_Given information_
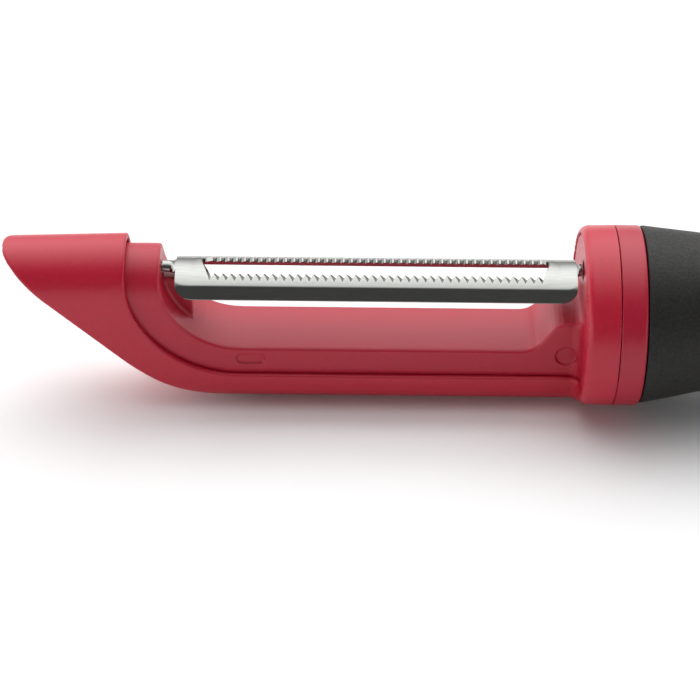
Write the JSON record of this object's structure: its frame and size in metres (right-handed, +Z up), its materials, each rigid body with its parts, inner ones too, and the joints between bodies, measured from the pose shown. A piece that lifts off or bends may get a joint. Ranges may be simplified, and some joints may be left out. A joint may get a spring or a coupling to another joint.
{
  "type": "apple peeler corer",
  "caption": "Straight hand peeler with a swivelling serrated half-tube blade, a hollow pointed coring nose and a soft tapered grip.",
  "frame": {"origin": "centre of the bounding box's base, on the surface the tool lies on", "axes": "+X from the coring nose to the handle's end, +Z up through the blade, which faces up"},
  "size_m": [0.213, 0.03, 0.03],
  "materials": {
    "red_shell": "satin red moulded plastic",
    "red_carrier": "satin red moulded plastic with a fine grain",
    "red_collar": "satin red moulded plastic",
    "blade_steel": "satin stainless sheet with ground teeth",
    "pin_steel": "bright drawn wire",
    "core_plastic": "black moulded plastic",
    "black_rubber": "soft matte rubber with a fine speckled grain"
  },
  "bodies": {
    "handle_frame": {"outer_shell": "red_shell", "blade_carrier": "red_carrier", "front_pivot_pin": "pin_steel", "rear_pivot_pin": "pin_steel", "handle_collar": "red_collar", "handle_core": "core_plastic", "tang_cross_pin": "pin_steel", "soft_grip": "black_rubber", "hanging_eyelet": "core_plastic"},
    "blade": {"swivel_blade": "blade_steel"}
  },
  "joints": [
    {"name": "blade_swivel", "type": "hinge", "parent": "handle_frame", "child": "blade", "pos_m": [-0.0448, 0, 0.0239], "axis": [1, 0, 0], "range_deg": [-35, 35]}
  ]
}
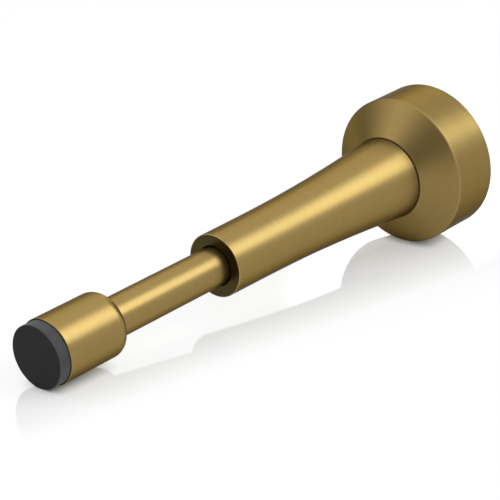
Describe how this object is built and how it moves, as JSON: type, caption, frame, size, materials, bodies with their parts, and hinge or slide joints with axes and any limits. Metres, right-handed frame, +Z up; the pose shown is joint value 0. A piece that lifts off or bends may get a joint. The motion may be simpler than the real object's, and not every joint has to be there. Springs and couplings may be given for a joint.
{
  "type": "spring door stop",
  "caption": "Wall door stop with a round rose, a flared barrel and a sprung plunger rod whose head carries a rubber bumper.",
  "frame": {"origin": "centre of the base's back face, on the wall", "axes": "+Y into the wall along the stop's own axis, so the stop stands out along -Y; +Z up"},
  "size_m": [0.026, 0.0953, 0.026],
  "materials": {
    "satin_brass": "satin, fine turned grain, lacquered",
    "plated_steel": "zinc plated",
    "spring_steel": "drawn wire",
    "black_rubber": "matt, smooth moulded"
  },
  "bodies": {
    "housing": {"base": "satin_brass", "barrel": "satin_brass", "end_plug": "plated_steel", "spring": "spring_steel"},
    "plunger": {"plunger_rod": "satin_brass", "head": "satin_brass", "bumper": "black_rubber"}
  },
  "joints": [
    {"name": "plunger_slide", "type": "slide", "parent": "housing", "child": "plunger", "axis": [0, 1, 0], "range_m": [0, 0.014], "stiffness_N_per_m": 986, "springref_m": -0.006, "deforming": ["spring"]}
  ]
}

_Request_
Output the complete data exactly as written.

_In response_
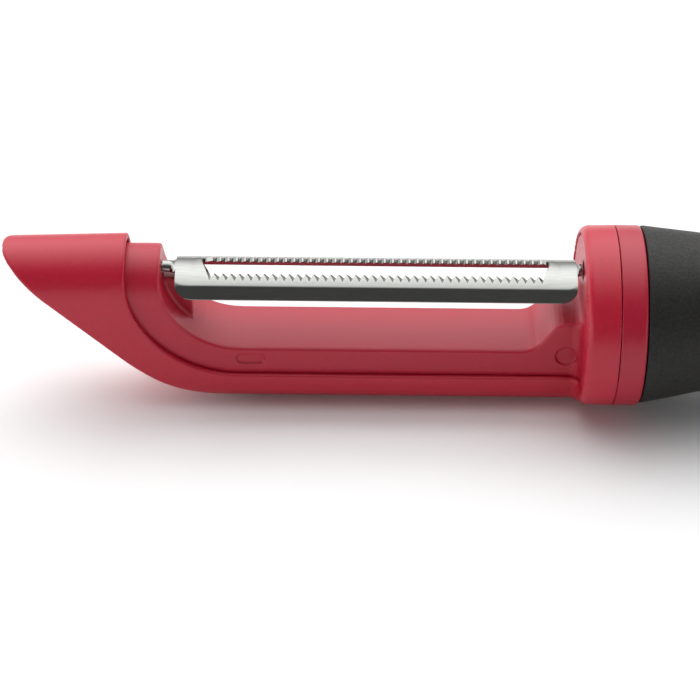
Write the JSON record of this object's structure: its frame and size in metres (right-handed, +Z up), its materials, each rigid body with its parts, inner ones too, and the joints between bodies, measured from the pose shown. A piece that lifts off or bends may get a joint. Ranges may be simplified, and some joints may be left out. A joint may get a spring or a coupling to another joint.
{
  "type": "apple peeler corer",
  "caption": "Straight hand peeler with a swivelling serrated half-tube blade, a hollow pointed coring nose and a soft tapered grip.",
  "frame": {"origin": "centre of the bounding box's base, on the surface the tool lies on", "axes": "+X from the coring nose to the handle's end, +Z up through the blade, which faces up"},
  "size_m": [0.213, 0.03, 0.03],
  "materials": {
    "red_shell": "satin red moulded plastic",
    "red_carrier": "satin red moulded plastic with a fine grain",
    "red_collar": "satin red moulded plastic",
    "blade_steel": "satin stainless sheet with ground teeth",
    "pin_steel": "bright drawn wire",
    "core_plastic": "black moulded plastic",
    "black_rubber": "soft matte rubber with a fine speckled grain"
  },
  "bodies": {
    "handle_frame": {"outer_shell": "red_shell", "blade_carrier": "red_carrier", "front_pivot_pin": "pin_steel", "rear_pivot_pin": "pin_steel", "handle_collar": "red_collar", "handle_core": "core_plastic", "tang_cross_pin": "pin_steel", "soft_grip": "black_rubber", "hanging_eyelet": "core_plastic"},
    "blade": {"swivel_blade": "blade_steel"}
  },
  "joints": [
    {"name": "blade_swivel", "type": "hinge", "parent": "handle_frame", "child": "blade", "pos_m": [-0.0448, 0, 0.0239], "axis": [1, 0, 0], "range_deg": [-35, 35]}
  ]
}
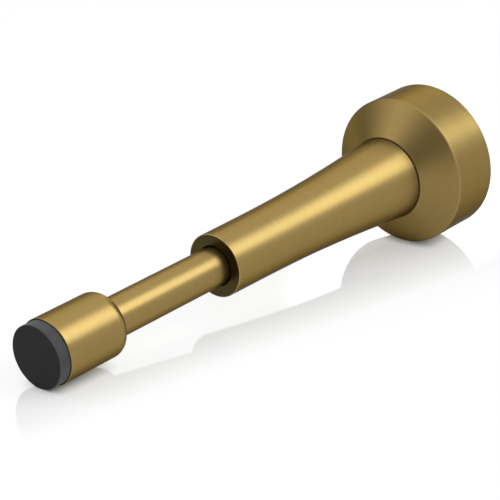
Describe how this object is built and how it moves, as JSON: type, caption, frame, size, materials, bodies with their parts, and hinge or slide joints with axes and any limits. Metres, right-handed frame, +Z up; the pose shown is joint value 0. A piece that lifts off or bends may get a joint. The motion may be simpler than the real object's, and not every joint has to be there. Springs and couplings may be given for a joint.
{
  "type": "spring door stop",
  "caption": "Wall door stop with a round rose, a flared barrel and a sprung plunger rod whose head carries a rubber bumper.",
  "frame": {"origin": "centre of the base's back face, on the wall", "axes": "+Y into the wall along the stop's own axis, so the stop stands out along -Y; +Z up"},
  "size_m": [0.026, 0.0953, 0.026],
  "materials": {
    "satin_brass": "satin, fine turned grain, lacquered",
    "plated_steel": "zinc plated",
    "spring_steel": "drawn wire",
    "black_rubber": "matt, smooth moulded"
  },
  "bodies": {
    "housing": {"base": "satin_brass", "barrel": "satin_brass", "end_plug": "plated_steel", "spring": "spring_steel"},
    "plunger": {"plunger_rod": "satin_brass", "head": "satin_brass", "bumper": "black_rubber"}
  },
  "joints": [
    {"name": "plunger_slide", "type": "slide", "parent": "housing", "child": "plunger", "axis": [0, 1, 0], "range_m": [0, 0.014], "stiffness_N_per_m": 986, "springref_m": -0.006, "deforming": ["spring"]}
  ]
}